Even during the crisis, we wouldn't have bought without a long-term commitment. We bought the place not because of speculation, but because we wanted it, and we're not worried about selling it in the future.

You're not worried about resale, so why not rent?
 
I am putting my house in Villa Crespo on the market now if anyone is interested, 5 bedrooms, one block outside Palermo Soho, works great as a residency renting out rooms, gets almost 100% occupancy.. it's a Ph so no expenses.. Excellent rental yield. if interested for more info send me a message!
Ph?
 
You're not worried about resale, so why not rent?

Why don't we rent? Why should we? We like having a place we can return to whenever we like. We do rent it out short term, and that's helped it pay for itself.
 
I don't understand buying here at all. Not now, and not anytime that wasn't directly after the crisis.

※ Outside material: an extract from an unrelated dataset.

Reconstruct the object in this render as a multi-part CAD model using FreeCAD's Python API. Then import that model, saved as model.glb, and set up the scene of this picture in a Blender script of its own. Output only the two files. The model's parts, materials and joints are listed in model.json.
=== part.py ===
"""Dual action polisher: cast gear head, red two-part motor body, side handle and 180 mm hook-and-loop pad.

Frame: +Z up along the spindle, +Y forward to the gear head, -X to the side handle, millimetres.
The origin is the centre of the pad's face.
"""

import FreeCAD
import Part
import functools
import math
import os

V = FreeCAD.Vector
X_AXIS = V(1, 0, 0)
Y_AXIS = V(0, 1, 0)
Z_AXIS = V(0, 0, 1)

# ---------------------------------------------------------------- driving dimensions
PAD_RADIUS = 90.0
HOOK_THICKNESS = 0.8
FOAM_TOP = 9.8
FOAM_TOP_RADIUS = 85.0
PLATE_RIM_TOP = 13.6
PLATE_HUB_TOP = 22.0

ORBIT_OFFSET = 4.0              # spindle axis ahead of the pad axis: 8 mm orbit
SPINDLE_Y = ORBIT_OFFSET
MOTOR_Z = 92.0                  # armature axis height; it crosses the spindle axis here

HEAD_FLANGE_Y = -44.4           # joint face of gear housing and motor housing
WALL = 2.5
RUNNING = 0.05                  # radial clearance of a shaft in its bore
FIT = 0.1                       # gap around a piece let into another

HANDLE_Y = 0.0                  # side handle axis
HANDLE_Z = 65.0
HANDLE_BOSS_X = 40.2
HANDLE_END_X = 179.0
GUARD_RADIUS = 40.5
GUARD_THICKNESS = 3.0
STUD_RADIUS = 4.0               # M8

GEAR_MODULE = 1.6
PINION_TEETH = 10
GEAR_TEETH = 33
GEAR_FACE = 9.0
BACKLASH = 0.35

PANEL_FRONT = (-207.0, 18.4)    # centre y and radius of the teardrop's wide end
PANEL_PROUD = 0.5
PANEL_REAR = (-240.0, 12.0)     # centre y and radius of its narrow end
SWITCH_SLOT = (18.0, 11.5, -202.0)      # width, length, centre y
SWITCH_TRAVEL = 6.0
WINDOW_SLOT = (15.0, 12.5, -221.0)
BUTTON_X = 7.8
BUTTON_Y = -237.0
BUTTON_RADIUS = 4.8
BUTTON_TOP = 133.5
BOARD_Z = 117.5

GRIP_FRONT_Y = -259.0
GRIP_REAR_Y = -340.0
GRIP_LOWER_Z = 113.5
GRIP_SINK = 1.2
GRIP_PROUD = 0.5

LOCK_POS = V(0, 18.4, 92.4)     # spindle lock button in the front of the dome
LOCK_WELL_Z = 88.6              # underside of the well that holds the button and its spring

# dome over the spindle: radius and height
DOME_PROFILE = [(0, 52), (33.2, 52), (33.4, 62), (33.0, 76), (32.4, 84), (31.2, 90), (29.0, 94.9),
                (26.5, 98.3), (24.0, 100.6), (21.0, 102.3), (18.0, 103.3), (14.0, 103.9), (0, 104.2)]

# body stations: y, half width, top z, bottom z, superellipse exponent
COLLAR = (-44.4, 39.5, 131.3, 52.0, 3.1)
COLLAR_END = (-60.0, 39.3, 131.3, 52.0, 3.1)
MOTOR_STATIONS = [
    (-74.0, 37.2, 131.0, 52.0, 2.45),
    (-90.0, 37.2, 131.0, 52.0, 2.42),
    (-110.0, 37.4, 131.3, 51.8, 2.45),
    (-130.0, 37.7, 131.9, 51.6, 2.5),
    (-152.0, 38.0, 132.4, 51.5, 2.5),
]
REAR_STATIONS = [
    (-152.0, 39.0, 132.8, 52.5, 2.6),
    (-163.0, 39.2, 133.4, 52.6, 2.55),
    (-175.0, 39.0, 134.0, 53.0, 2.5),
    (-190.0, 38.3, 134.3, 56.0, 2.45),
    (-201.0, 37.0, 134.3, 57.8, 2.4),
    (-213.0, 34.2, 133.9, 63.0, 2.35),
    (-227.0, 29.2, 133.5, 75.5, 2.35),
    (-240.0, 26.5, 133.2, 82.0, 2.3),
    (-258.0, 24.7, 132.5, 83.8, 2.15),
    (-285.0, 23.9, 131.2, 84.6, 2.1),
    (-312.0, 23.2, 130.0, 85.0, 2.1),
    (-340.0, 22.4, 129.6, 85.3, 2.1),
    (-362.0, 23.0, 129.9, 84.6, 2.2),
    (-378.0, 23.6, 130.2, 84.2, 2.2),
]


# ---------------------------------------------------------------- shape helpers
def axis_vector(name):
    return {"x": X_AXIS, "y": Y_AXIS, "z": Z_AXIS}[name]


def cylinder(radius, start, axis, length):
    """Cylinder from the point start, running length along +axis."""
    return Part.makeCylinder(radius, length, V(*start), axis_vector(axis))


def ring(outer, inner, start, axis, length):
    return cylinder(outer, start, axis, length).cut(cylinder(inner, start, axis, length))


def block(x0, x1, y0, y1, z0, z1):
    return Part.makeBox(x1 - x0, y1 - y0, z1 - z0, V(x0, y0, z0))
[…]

I wasn't here immediately after the crisis but I started apartment hunting as soon as I arrived in May of 2006. A few expats were already saying it was "too late" then as prices had increased dramatically in 2004 and 2005. It was impossible to know for certain. Perhaps those who bought in 2002 knew that they bought at "the bottom" but it was impossible to know how much higher prices would climb. It's easy to look back today and regret not buying more property at the time, but if prices had crashed in late 2008 and returned to anywhere near "post crisis" levels (as a few expats predicted) they wouldn't be looking back now with the same attitude.

I bought in an apartment in Recoleta in October of 2006 and sold it in July of 2009, after putting it on the market in Novemeber of 2008. it was not an easy time to sell, but prices did not drop. I didn't make a profit on the sale but I saved about $35,000 USD by not renting for the 44 months i owned the place (figuring $800 a month for a two bedroom furnished apartment on Aranales in Recoleta with an elevator and a portero). The rising monthly expenses was one of the reasons I sold the apartment. I then bought a PH in Nunez. It didn't have expenses, but it didn't have any outside property or even a view. I sold it a year later, arriving at my present location four years ago today, after saving another $8,000 or so in rent and expenses for the last year I lived in Capital Federal.

I sold the PH too quickly to make a profit but I did so in order to get out of the city and to live in a detached house with lots of trees and about 10,000 sq. meters of land. If I had paid rent for the four years I lived in BA I would not have had anywhere near enough money to buy it.
 
I didn't make a profit on the sale but I saved about $35,000 USD by not renting for the 44 months i owned the place (figuring $800 a month for a two bedroom furnished apartment on Aranales in Recoleta with an elevator and a portero).

"saved money on rent" That's a first for me, I've never heard that before when talking about buying a house. What about the opportunity cost?
 

That's not what it means. Did you read your own link?

PH does indeed mean propiedad horizontal but in common use refers to different apartments built on the same lot but which do not have administrations or porteros or the associated fees.

Legally as your wikipedia article mentions it means any properties which share the same lot and are accessed by a common hall, which includes pretty much every single apartment building.